Set problem ▸ Quote the whole listing verbatim.

══ Data excerpt ══

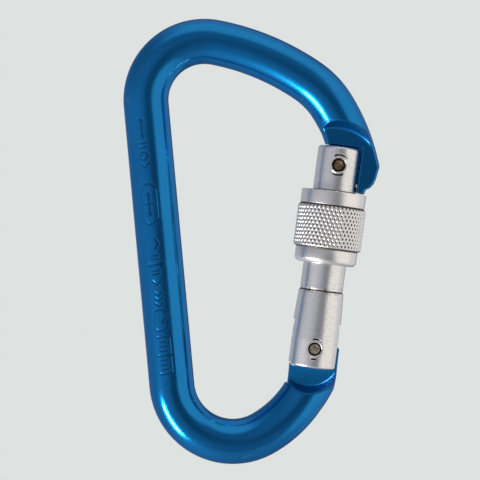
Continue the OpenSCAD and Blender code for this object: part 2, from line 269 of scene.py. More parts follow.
def cam_outline():
    """The hinge tongue from the side: its outer corner, hub, the cam and the inner edge."""
    opening, rise = 28.0, 1.2  # degrees the gate swings, and the pusher's travel over them
    tip_r, tip_h, gap = 1.4, 5.6, 0.05  # the pusher's tip, its height at rest, its clearance
    ledge, hub, corner = 0.7, 3.9, 6.1
    k = math.degrees(rise / opening)

    def cam(a):
        """Where the pusher's tip touches the tongue when the gate has swung by a degrees."""
        h = tip_h + rise * a / opening
        n = math.hypot(h, k)
        out, along = h - (tip_r + gap) * h / n, (tip_r + gap) * k / n
        s, c = math.sin(math.radians(a)), math.cos(math.radians(a))
        return -out * s - along * c, out * c - along * s

    crown = cam(opening + 8)
    reach = math.hypot(*crown)
    top = math.degrees(math.atan2(crown[1], crown[0]))
    return [
        (-5.2, ROOM_FOOT),
        (-5.2, -12),
        (6.15, -12),
        (6.15, -4.3),
        *arc(0, 0, corner, -4, math.degrees(math.asin(ledge / corner)), 2),
        *arc(0, 0, hub, math.degrees(math.asin(ledge / hub)), 88, 10),
        *[cam(a) for a in range(-10, int(opening) + 9, 2)],
        *arc(0, 0, reach, top + 5, 155, 4),
        (-5.3, 0),
        (-5.45, -4),
    ]


HINGE_OUTLINE = cam_outline()


def heel_field(x, y, z):
    """The bar's heel: the milled flats and the tongue that carries the gate."""
    off, far, past = offset_from(spine_end, FOOT_BENDS, HEEL_SPARE, x, z)
    wide = np.interp(far, *HEEL_SWELL)
    solid = np.maximum(np.hypot(off / wide, y) - BAR_R, past)
    u, w = to_gate(x, z)
    solid = less(solid, mill(u, y, w, *HEEL_MILL), 0.15)
    room = np.maximum(np.maximum(ROOM_FOOT - w, w - ROOM_TOP), np.abs(u) - ROOM_HALF)
    solid = less(solid, less(room, inside_polygon(HINGE_OUTLINE, u, w), 0.1), 0.2)
    return less(solid, np.hypot(u, w) - HINGE_BORE_R, 0.1)


EDGE, RELIEF, TAIL_ROUND = 0.45, 0.08, 1.5
GATE_PROFILE = [
    (-3, -GATE_TAIL),
    (BASE_R - EDGE, -GATE_TAIL),
    (BASE_R, EDGE - GATE_TAIL),
    (BASE_R, 2.0),
    (WAIST_R, SHOULDER - 0.25),
    (WAIST_R - 0.25, SHOULDER),
    (NECK_R - RELIEF, SHOULDER),
    (NECK_R - RELIEF, SHOULDER + 0.35),
    (NECK_R, SHOULDER + 0.4),
    (NECK_R, 35.0),
    (HEAD_R, 35.4),
    (HEAD_R, GATE_TOP - EDGE),
    (HEAD_R - EDGE, GATE_TOP),
    (-3, GATE_TOP),
]
HINGE_SLOT, HINGE_SLOT_TOP = 2.05, 6.3  # the first of each pair is a half width or a radius
LATCH_SLOT, LATCH_SLOT_END, LATCH_SLOT_FOOT = 1.5, TONGUE_END - 0.5, TONGUE_FOOT - 0.8
SPRING_BORE, SPRING_BORE_TOP = 1.9, 22
COUNTERSINK, COUNTERSINK_SLOPE, LATCH_SINK_FLOOR = 0.3, 0.8, 4.3
STAKE_R = 0.24
STAKES = [  # centre height, radius, middle of the arc in degrees, half its spread
    (0.0, 2.42, 82, 17),
    (0.0, 2.42, 262, 16),
    (PIN_GAP, 2.45, 78, 30),
    (PIN_GAP, 2.3, 265, 34),
]


def skin(r, u):
    """How far the surface of a round bar lies from its middle plane, at u from its axis."""
    return np.sqrt(np.maximum(r**2 - u * u, 0))


def gate_field(u, y, w):
    """The gate bar: turned outside, slotted at both ends, drilled for its pins and staked."""
    rho, depth = np.hypot(u, y), np.abs(y)
    solid = inside_polygon(GATE_PROFILE, rho, w)
    tail = np.hypot(np.maximum(TAIL_ROUND - BASE_R - u, 0), np.maximum(TAIL_ROUND - GATE_TAIL - w, 0))
    solid = both(solid, tail - TAIL_ROUND, 0.15)
    solid = less(solid, np.maximum(depth - HINGE_SLOT, w - HINGE_SLOT_TOP), 0.12)
    latch = both(both(depth - LATCH_SLOT, LATCH_SLOT_END - u, 0.3), LATCH_SLOT_FOOT - w, 0.1)
    solid = less(solid, latch, 0.12)
    solid = less(solid, np.maximum(rho - SPRING_BORE, w - SPRING_BORE_TOP), 0.05)
    sunk = np.clip(depth - skin(BASE_R, u) + COUNTERSINK, 0, 0.5)
    solid = less(solid, np.hypot(u, w) - HINGE_HOLE - COUNTERSINK_SLOPE * sunk, 0.04)
    around = np.hypot(u, w - PIN_GAP)
    solid = less(solid, around - LATCH_HOLE, 0.05)
    solid = less(solid, np.maximum(around - LATCH_SINK, LATCH_SINK_FLOOR - depth), 0.12)
    for height, r, middle, spread in STAKES:
        face = skin(BASE_R if height == 0 else HEAD_R, u)
        middle, spread = math.radians(middle), math.radians(spread)
        turned = (np.arctan2(w - height, u) - middle + math.pi) % (2 * math.pi) - math.pi
        held = middle + np.clip(turned, -spread, spread)
        beside, above = u - r * np.cos(held), w - height - r * np.sin(held)
        gap = np.sqrt(beside**2 + above**2 + (depth - face) ** 2)
        solid = less(solid, gap - STAKE_R, 0.06)
    return solid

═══

Exercise result ▸
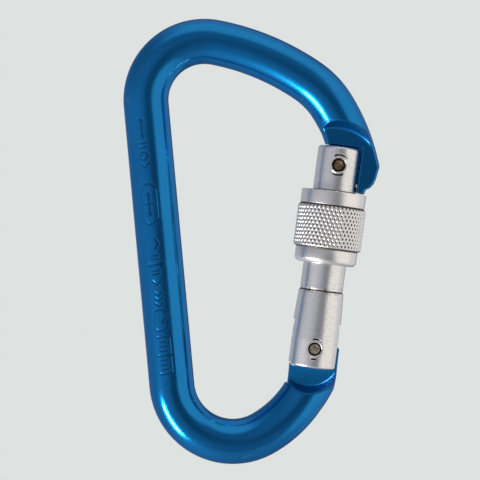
Continue the OpenSCAD and Blender code for this object: part 2, from line 269 of scene.py. More parts follow.
def cam_outline():
    """The hinge tongue from the side: its outer corner, hub, the cam and the inner edge."""
    opening, rise = 28.0, 1.2  # degrees the gate swings, and the pusher's travel over them
    tip_r, tip_h, gap = 1.4, 5.6, 0.05  # the pusher's tip, its height at rest, its clearance
    ledge, hub, corner = 0.7, 3.9, 6.1
    k = math.degrees(rise / opening)

    def cam(a):
        """Where the pusher's tip touches the tongue when the gate has swung by a degrees."""
        h = tip_h + rise * a / opening
        n = math.hypot(h, k)
        out, along = h - (tip_r + gap) * h / n, (tip_r + gap) * k / n
        s, c = math.sin(math.radians(a)), math.cos(math.radians(a))
        return -out * s - along * c, out * c - along * s

    crown = cam(opening + 8)
    reach = math.hypot(*crown)
    top = math.degrees(math.atan2(crown[1], crown[0]))
    return [
        (-5.2, ROOM_FOOT),
        (-5.2, -12),
        (6.15, -12),
        (6.15, -4.3),
        *arc(0, 0, corner, -4, math.degrees(math.asin(ledge / corner)), 2),
        *arc(0, 0, hub, math.degrees(math.asin(ledge / hub)), 88, 10),
        *[cam(a) for a in range(-10, int(opening) + 9, 2)],
        *arc(0, 0, reach, top + 5, 155, 4),
        (-5.3, 0),
        (-5.45, -4),
    ]


HINGE_OUTLINE = cam_outline()


def heel_field(x, y, z):
    """The bar's heel: the milled flats and the tongue that carries the gate."""
    off, far, past = offset_from(spine_end, FOOT_BENDS, HEEL_SPARE, x, z)
    wide = np.interp(far, *HEEL_SWELL)
    solid = np.maximum(np.hypot(off / wide, y) - BAR_R, past)
    u, w = to_gate(x, z)
    solid = less(solid, mill(u, y, w, *HEEL_MILL), 0.15)
    room = np.maximum(np.maximum(ROOM_FOOT - w, w - ROOM_TOP), np.abs(u) - ROOM_HALF)
    solid = less(solid, less(room, inside_polygon(HINGE_OUTLINE, u, w), 0.1), 0.2)
    return less(solid, np.hypot(u, w) - HINGE_BORE_R, 0.1)


EDGE, RELIEF, TAIL_ROUND = 0.45, 0.08, 1.5
GATE_PROFILE = [
    (-3, -GATE_TAIL),
    (BASE_R - EDGE, -GATE_TAIL),
    (BASE_R, EDGE - GATE_TAIL),
    (BASE_R, 2.0),
    (WAIST_R, SHOULDER - 0.25),
    (WAIST_R - 0.25, SHOULDER),
    (NECK_R - RELIEF, SHOULDER),
    (NECK_R - RELIEF, SHOULDER + 0.35),
    (NECK_R, SHOULDER + 0.4),
    (NECK_R, 35.0),
    (HEAD_R, 35.4),
    (HEAD_R, GATE_TOP - EDGE),
    (HEAD_R - EDGE, GATE_TOP),
    (-3, GATE_TOP),
]
HINGE_SLOT, HINGE_SLOT_TOP = 2.05, 6.3  # the first of each pair is a half width or a radius
LATCH_SLOT, LATCH_SLOT_END, LATCH_SLOT_FOOT = 1.5, TONGUE_END - 0.5, TONGUE_FOOT - 0.8
SPRING_BORE, SPRING_BORE_TOP = 1.9, 22
COUNTERSINK, COUNTERSINK_SLOPE, LATCH_SINK_FLOOR = 0.3, 0.8, 4.3
STAKE_R = 0.24
STAKES = [  # centre height, radius, middle of the arc in degrees, half its spread
    (0.0, 2.42, 82, 17),
    (0.0, 2.42, 262, 16),
    (PIN_GAP, 2.45, 78, 30),
    (PIN_GAP, 2.3, 265, 34),
]


def skin(r, u):
    """How far the surface of a round bar lies from its middle plane, at u from its axis."""
    return np.sqrt(np.maximum(r**2 - u * u, 0))


def gate_field(u, y, w):
    """The gate bar: turned outside, slotted at both ends, drilled for its pins and staked."""
    rho, depth = np.hypot(u, y), np.abs(y)
    solid = inside_polygon(GATE_PROFILE, rho, w)
    tail = np.hypot(np.maximum(TAIL_ROUND - BASE_R - u, 0), np.maximum(TAIL_ROUND - GATE_TAIL - w, 0))
    solid = both(solid, tail - TAIL_ROUND, 0.15)
    solid = less(solid, np.maximum(depth - HINGE_SLOT, w - HINGE_SLOT_TOP), 0.12)
    latch = both(both(depth - LATCH_SLOT, LATCH_SLOT_END - u, 0.3), LATCH_SLOT_FOOT - w, 0.1)
    solid = less(solid, latch, 0.12)
    solid = less(solid, np.maximum(rho - SPRING_BORE, w - SPRING_BORE_TOP), 0.05)
    sunk = np.clip(depth - skin(BASE_R, u) + COUNTERSINK, 0, 0.5)
    solid = less(solid, np.hypot(u, w) - HINGE_HOLE - COUNTERSINK_SLOPE * sunk, 0.04)
    around = np.hypot(u, w - PIN_GAP)
    solid = less(solid, around - LATCH_HOLE, 0.05)
    solid = less(solid, np.maximum(around - LATCH_SINK, LATCH_SINK_FLOOR - depth), 0.12)
    for height, r, middle, spread in STAKES:
        face = skin(BASE_R if height == 0 else HEAD_R, u)
        middle, spread = math.radians(middle), math.radians(spread)
        turned = (np.arctan2(w - height, u) - middle + math.pi) % (2 * math.pi) - math.pi
        held = middle + np.clip(turned, -spread, spread)
        beside, above = u - r * np.cos(held), w - height - r * np.sin(held)
        gap = np.sqrt(beside**2 + above**2 + (depth - face) ** 2)
        solid = less(solid, gap - STAKE_R, 0.06)
    return solid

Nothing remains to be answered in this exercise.